* [Exercise]
In the material below, repeat only the lines from the one that holds "frame = import_model()" through the final line, exactly as they stand.

========

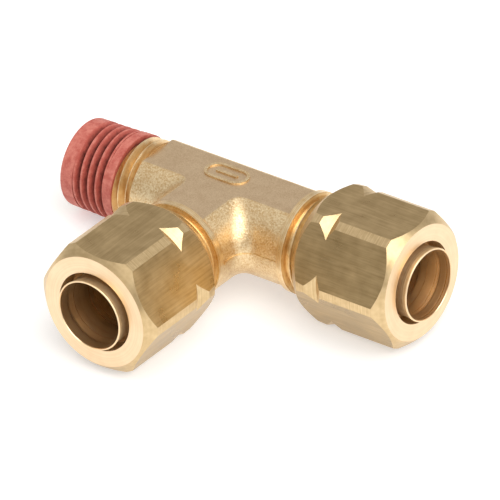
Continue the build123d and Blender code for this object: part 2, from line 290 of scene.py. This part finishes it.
# A coined flat was pressed smooth by the trimming die: the same brass with a fine, shallow grain.
# Its duller, taupe colour is painted shade, standing for the dimmer light that these flats reflect.
COINED_SHADED = ForgedBrass("forged_brass_coined_painted_shade", low="#CDB08C", high="#E4CBA8", grain_mm=0.16, depth_mm=0.01,
                     roughness=(0.36, 0.46))
TURNED = {axis: TurnedBrass(f"turned_brass_{axis.name.lower()}", axis) for axis in Axis}
CUT_THREAD = TurnedBrass("cut_thread_brass", Axis.RUN, low="#DAB37F", high="#F3DDB6", roughness=0.3)
# A faced end is cut with a slower feed: nearly white in a bright room, and a little pink.
FACED = {axis: TurnedBrass(f"faced_brass_{axis.name.lower()}", axis, low="#E9CCA6", high="#F2D8B4",
                           depth_mm=0.002, roughness=0.34, streak_mm=2.0) for axis in Axis}
# The hex flats' colour is painted shade: a darkened copy of the brass for the dim reflections on the flats.
DRAWN_SHADED = {axis: DrawnBrass(f"drawn_hex_brass_painted_shade_{axis.name.lower()}", axis) for axis in Axis}
# The hex bar's corners are only skimmed by the tool: nearly as dull as the flats beside them.
SKIMMED = {axis: TurnedBrass(f"skimmed_corner_brass_{axis.name.lower()}", axis, low="#C9AD80", high="#DFC598",
                             depth_mm=0.002, roughness=0.34) for axis in Axis}
# A reamed wall is scored all over: it stays tan where a burnished one would go dark.
REAMED = {axis: TurnedBrass(f"reamed_brass_{axis.name.lower()}", axis, low="#E6C79B", high="#F5DEB8",
                            depth_mm=0.003, roughness=0.5) for axis in Axis}
# The sleeve is reamed and lightly burnished: a paler, softer brass that shades off evenly inside.
SLEEVE = {axis: TurnedBrass(f"burnished_sleeve_brass_{axis.name.lower()}", axis, low="#EED0A6", high="#F2D7AF",
                            depth_mm=0.0004, roughness=0.32) for axis in Axis}
# Its colour carries painted shade in the thread's grooves and a painted highlight on its crests.
SEALANT = DriedSealant("dried_thread_sealant")


# ---- sorting the faces of a CAD node -----------------------------------------------------------
@dataclass
class FaceMap:
    """Where the faces of a node lie: centres and normals in the frame, as arrays."""

    centres: np.ndarray
    normals: np.ndarray

    @classmethod
    def of(cls, mesh: bpy.types.Mesh) -> "FaceMap":
        """Read the centres and normals of a mesh's faces."""
        count = len(mesh.polygons)
        centres, normals = np.zeros(count * 3), np.zeros(count * 3)
        mesh.polygons.foreach_get("center", centres)
        mesh.polygons.foreach_get("normal", normals)
        return cls(centres.reshape(-1, 3), normals.reshape(-1, 3))

    def radius(self, axis: Axis, origin: Vector) -> np.ndarray:
        """Return each centre's distance from an axis through a point."""
        rel = (self.centres - np.array(origin)) * np.array(axis.across)
        return np.linalg.norm(rel, axis=1)

    def outward(self, axis: Axis, origin: Vector) -> np.ndarray:
        """Return how far each face looks away from an axis through a point, from -1 to 1."""
        rel = (self.centres - np.array(origin)) * np.array(axis.across)
        return np.einsum("ij,ij->i", rel, self.normals) / np.linalg.norm(rel, axis=1)

    def along(self, axis: Axis, origin: Vector) -> np.ndarray:
        """Return each centre's place along an axis through a point."""
        return (self.centres - np.array(origin)) @ np.array(axis.value)


def dress(node: bpy.types.Object, finishes: list[Finish], choice: np.ndarray) -> None:
    """Give a node's faces their finishes.

    Args:
        node: The object to dress; its vertices stay as they are.
        finishes: The finishes, in the order that the choice counts them.
        choice: For each face, the index of its finish.
    """
    node.data.materials.clear()
    for finish in finishes:
        node.data.materials.append(finish.material())
    node.data.polygons.foreach_set("material_index", choice.astype(np.int32))
    node.data.update()
    LOG.info("%s: %d faces in %d finishes", node.name, len(choice), len(finishes))


# ---- sub-assemblies ------------------------------------------------------------------------------
@dataclass
class TeeBody:
    """The forged body with its turned ends, and the film of sealant on its pipe thread."""

    nodes: dict[str, bpy.types.Object]
    crossing: Vector = field(default_factory=lambda: Vector(CROSSING))
    flat_height: float = 6.5 * MM
    forging: tuple[float, float] = (-13.2 * MM, 14.35 * MM)  # ends of the forging along the run
    branch_end: float = 11.72 * MM
    bore_radius: float = 5.0 * MM
    seat_radius: float = 6.35 * MM
    seat_start: float = 21.0 * MM

    def build(self) -> None:
        """Dress the body and the sealant."""
        body = self.nodes["tee_body"]
        faces = FaceMap.of(body.data)
        x = faces.along(Axis.RUN, self.crossing)
        y = faces.along(Axis.BRANCH, self.crossing)
        run_r = faces.radius(Axis.RUN, self.crossing)
        branch_r = faces.radius(Axis.BRANCH, self.crossing)
        edge = 0.02 * MM
        on_flat = (np.abs(np.abs(faces.centres[:, 2]) - self.flat_height) < edge) & (np.abs(faces.normals[:, 2]) > 0.99)
        bore = (run_r < self.bore_radius) | ((x > self.seat_start) & (run_r < self.seat_radius))
        bore |= (branch_r < self.bore_radius) & (y > self.bore_radius)
        bore |= (y > self.seat_start - 3 * MM) & (branch_r < self.seat_radius)
        kinds = [
            (FORGED, np.ones(len(x), bool)),
            # The coined flats' taupe colour is painted shade.
            (COINED_SHADED, on_flat),
            (TURNED[Axis.RUN], x > self.forging[1] - edge),
            (TURNED[Axis.BRANCH], y > self.branch_end - edge),
            (CUT_THREAD, x < self.forging[0] + edge),
            (TURNED[Axis.RUN], bore),
        ]
        choice = np.zeros(len(x))
        for index, (_, chosen) in enumerate(kinds):
            choice[chosen] = index
        dress(body, [finish for finish, _ in kinds], choice)
        seal = self.nodes["thread_sealant"]
        dress(seal, [SEALANT], np.zeros(len(seal.data.polygons)))


@dataclass
class TubePort:
    """One compression port: its hex nut, its sleeve and the tube support inside it."""

    nodes: dict[str, bpy.types.Object]
    prefix: str
    axis: Axis
    face: Vector
    hex_half: float = 9.525 * MM
    flat_tolerance: float = 0.03 * MM
    bore_radius: float = 6.6 * MM
    outward_share: float = 0.5

    def build(self) -> None:
        """Dress the nut, the sleeve and the support."""
        nut = self.nodes[f"{self.prefix}_nut"]
        faces = FaceMap.of(nut.data)
        depth = faces.along(self.axis, self.face)
        radial = (faces.centres - np.array(self.face)) * np.array(self.axis.across)
        reach = np.einsum("ij,ij->i", radial, faces.normals)
        flats = (np.abs(reach - self.hex_half) < self.flat_tolerance)
        flats &= np.abs(faces.normals @ np.array(self.axis.value)) < 0.01
        faced = (depth > -0.01 * MM) & ~flats
        reamed = faces.radius(self.axis, self.face) < self.bore_radius
        choice = np.select([flats, faced, reamed], [1, 2, 3], 0)
        # The hex flats take the drawn brass, whose darkened colour is painted shade.
        dress(nut, [SKIMMED[self.axis], DRAWN_SHADED[self.axis], FACED[self.axis], REAMED[self.axis]], choice)
        sleeve = self.nodes[f"{self.prefix}_sleeve"]
        faces = FaceMap.of(sleeve.data)
        outward = faces.outward(self.axis, self.face) > self.outward_share
        dress(sleeve, [SLEEVE[self.axis], REAMED[self.axis]], outward.astype(float))
        support = self.nodes[f"{self.prefix}_tube_support"]
        dress(support, [SLEEVE[self.axis]], np.zeros(len(support.data.polygons)))


# ---- stage ---------------------------------------------------------------------------------------
@dataclass(frozen=True)
class SoftBox:
    """A large soft light, aimed at the tee."""

    name: str
    direction: tuple[float, float, float]
    size: float
    radiance: float
    distance: float = 1.0

    def build(self, target: Vector) -> None:
        """Hang the light and aim it at a point."""
        light = bpy.data.lights.new(self.name, "AREA")
        light.shape = "SQUARE"
        light.size = self.size
        light.energy = self.radiance * math.pi * self.size**2
        lamp = bpy.data.objects.new(self.name, light)
        back = Vector(self.direction).normalized()
        lamp.location = target + back * self.distance
        lamp.rotation_mode = "QUATERNION"
        lamp.rotation_quaternion = back.to_track_quat("Z", "Y")
        bpy.context.scene.collection.objects.link(lamp)


@dataclass
class Studio:
    """Floor, lights, room and camera."""

    nodes: dict[str, bpy.types.Object]
    aim: Vector = field(default_factory=lambda: Vector((30.835, -0.643, -4.780)) * MM)
    azimuth: float = math.radians(38.895)
    elevation: float = math.radians(31.869)
    roll: float = math.radians(-3.059)
    distance: float = 2.0
    lens_per_metre: float = 485.9
    floor_size: float = 12.0
    floor_colour: str = "#D8D7D6"
    floor_glow: float = 0.45  # the sheet is lit from below, which keeps its shadows faint
    boxes: tuple[SoftBox, ...] = (
        SoftBox("overhead_box", (0.45, -0.25, 0.86), 0.9, 2.6),
        SoftBox("right_box", (0.9, 0.05, 0.45), 0.7, 1.6),
    )

    def build(self) -> None:
        """Set up the whole studio."""
        self.lay_floor()
        self.light_room()
        for box in self.boxes:
            box.build(self.aim)
        self.place_camera()
        bpy.context.scene.view_settings.view_transform = "Standard"

    def rest_plane(self) -> tuple[Vector, Vector]:
        """Find the plane that the tee rests on.

        Returns:
            A point of the plane, and its upward normal.
        """
        feet = [np.array([v.co for v in self.nodes[name].data.vertices])
                for name in ("run_nut", "branch_nut", "thread_sealant")]
        up = Vector((0.0, 0.0, 1.0))
        for _ in range(6):
            points = [Vector(foot[np.argmin(foot @ np.array(up))]) for foot in feet]
            up = (points[1] - points[0]).cross(points[2] - points[0]).normalized()
            up = up if up.z > 0 else -up
        return points[0], up

    def lay_floor(self) -> None:
        """Lay a plain pale floor under the tee."""
        point, up = self.rest_plane()
        mesh = bpy.data.meshes.new("floor")
        half = self.floor_size / 2
        corners = [(-half, -half, 0), (half, -half, 0), (half, half, 0), (-half, half, 0)]
        mesh.from_pydata(corners, [], [(0, 1, 2, 3)])
        floor = bpy.data.objects.new("floor", mesh)
        floor.matrix_world = Matrix.Translation(point) @ up.to_track_quat("Z", "Y").to_matrix().to_4x4()
        paper = bpy.data.materials.new("matt_paper")
        paper.use_nodes = True
        paper.node_tree.nodes.clear()
        diffuse = add_node(paper.node_tree, "ShaderNodeBsdfDiffuse", {"Color": linear(self.floor_colour)})
        glow = add_node(paper.node_tree, "ShaderNodeEmission", {"Color": linear("#FFFFFF"), "Strength": self.floor_glow})
        lit = add_node(paper.node_tree, "ShaderNodeAddShader", {0: diffuse.outputs[0], 1: glow.outputs[0]})
        add_node(paper.node_tree, "ShaderNodeOutputMaterial", {"Surface": lit.outputs[0]})
        mesh.materials.append(paper)
        bpy.context.scene.collection.objects.link(floor)

    def light_room(self) -> None:
        """Fill the room with a soft light that is dimmer low down than overhead."""
        world = bpy.data.worlds.new("soft_room")
        world.use_nodes = True
        tree = world.node_tree
        tree.nodes.clear()
        direction = add_node(tree, "ShaderNodeTexCoord").outputs["Generated"]
        height = add_node(tree, "ShaderNodeSeparateXYZ", {0: direction})
        lift = add_node(tree, "ShaderNodeMapRange",
                        {"Value": height.outputs["Z"], "From Min": 0.0, "From Max": 1.0, "To Min": 0.5, "To Max": 0.8})
        shade = add_node(tree, "ShaderNodeBackground", {"Color": linear("#FFFCF8"), "Strength": lift.outputs[0]})
        add_node(tree, "ShaderNodeOutputWorld", {"Surface": shade.outputs[0]})
        bpy.context.scene.world = world

    def place_camera(self) -> None:
        """Place a long-lens camera at its azimuth, elevation and roll."""
        back = Vector((math.sin(self.azimuth) * math.cos(self.elevation),
                       -math.cos(self.azimuth) * math.cos(self.elevation), math.sin(self.elevation)))
        right = Vector((math.cos(self.azimuth), math.sin(self.azimuth), 0.0))
        up = back.cross(right)
        turn = Matrix((right, up, back)).transposed() @ Matrix.Rotation(self.roll, 3, "Z")
        data = bpy.data.cameras.new("camera")
        data.lens = self.lens_per_metre * self.distance
        data.clip_start, data.clip_end = 0.01, 50.0
        camera = bpy.data.objects.new("camera", data)
        camera.matrix_world = Matrix.Translation(self.aim + back * self.distance) @ turn.to_4x4()
        bpy.context.scene.collection.objects.link(camera)
        bpy.context.scene.camera = camera


def corners(bounds: tuple[Vector, Vector]) -> list[list[float]]:
    """Turn a pair of corners to plain lists."""
    return [list(corner) for corner in bounds]


def main() -> None:
    """Build the tee's looks and its studio."""
    logging.basicConfig(level=logging.INFO, format="%(message)s")
    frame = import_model()
    nodes = frame["nodes"]
    TeeBody(nodes).build()
    TubePort(nodes, "run", Axis.RUN, Vector((62.35 * MM, 0.0, 0.0))).build()
    TubePort(nodes, "branch", Axis.BRANCH, Vector((CROSSING[0], -32.82 * MM, 0.0))).build()
    Studio(nodes).build()
    bpy.context.view_layer.update()


if __name__ == "__main__":
    main()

========

* [Worked answer]
    frame = import_model()
    nodes = frame["nodes"]
    TeeBody(nodes).build()
    TubePort(nodes, "run", Axis.RUN, Vector((62.35 * MM, 0.0, 0.0))).build()
    TubePort(nodes, "branch", Axis.BRANCH, Vector((CROSSING[0], -32.82 * MM, 0.0))).build()
    Studio(nodes).build()
    bpy.context.view_layer.update()


if __name__ == "__main__":
    main()